Socialists claim that because the McNamara brothers had no
"class-consciousness," because they were without a philosophy of society
and an understanding of the labor movement their sense of wrong was bound
to seek out dynamite. That is a profound truth backed by abundant
evidence. If you turn, for example, to Spargo's Life of Karl Marx you see
that all through his career Marx struggled with the mere
insurrectionists. It was the men without the Marxian vision of growth and
discipline who were forever trying to lead little marauding bands against
the governments of Europe. The fact is worth pondering: the Marxian
socialists, openly declaring that all authority is a temporary
manifestation of social conditions, have waged what we must call a war of
culture against the powers of the world. They have tried to arouse in
workingmen the consciousness of an historical mission--the patience of
that labor is one of the wonders of the age. But the McNamaras had a
culture that could help them not at all. They were Catholics, Democrats
and old-fashioned trade-unionists. Religion told them that authority was
absolute and eternal, politics that Jefferson had said about all there
was to say, economics insisted that the struggle between labor and
capital was an everlasting see-saw. But life told them that society was
brutal: an episode like the shirtwaist factory fire drove them to
blasphemy and dynamite.

Those bombs at Los Angeles, assassination and terrorism, are compounded
of courage, indignation and ignorance. Civilization has much to fear from
the blind class antagonisms it fosters; but the preaching of "class
consciousness," far from being a fomenter of violence, must be recognized
as the civilizing influence of culture upon economic interests.
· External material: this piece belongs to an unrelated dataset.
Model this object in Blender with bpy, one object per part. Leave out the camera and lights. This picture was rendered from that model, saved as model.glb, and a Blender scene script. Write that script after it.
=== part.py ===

Thoughts and feelings count. We live in a revolutionary period and
nothing is so important as to be aware of it. The measure of our
self-consciousness will more or less determine whether we are to be the
victims or the masters of change. Without philosophy we stumble along.
The old routines and the old taboos are breaking up anyway, social forces
are emerging which seek autonomy and struggle against slavery to
non-human purposes. We seem to be moving towards some such statecraft as
I have tried to suggest. But without knowledge of it that progress will
be checkered and perhaps futile. The dynamics for a splendid human
civilization are all about us. They need to be used. For that there must
be a culture practiced in seeking the inwardness of impulses, competent
to ward off the idols of its own thought, hospitable to novelty and
sufficiently inventive to harness power.

Why this age should have come to be what it is, why at this particular
time the whole drift of thought should be from authority to autonomy
would be an interesting speculation. It is one of the ultimate questions
of politics. It is like asking why Athens in the Fifth Century B. C. was
singled out as the luminous point of the Western World. We do not know
enough to cut under such mysteries. We can only begin to guess why there
was a Renaissance, why in certain centuries man seems extraordinarily
creative. Perhaps the Modern Period with its flexibility, sense of
change, and desire for self-direction is a liberation due to the great
surplus of wealth. Perhaps the ease of travel, the popularizing of
knowledge, the break-down of frontiers have given us a new interest in
human life by showing how temporary are all its instruments. Certainly
placid or morose acceptance is undermined. If men remain slaves either to
ideas or to other men, it will be because they do not know they are
slaves. Their intention is to be free. Their desire is for a full and
expressive life and they do not relish a lop-sided and lamed humanity.
For the age is rich with varied and generous passions.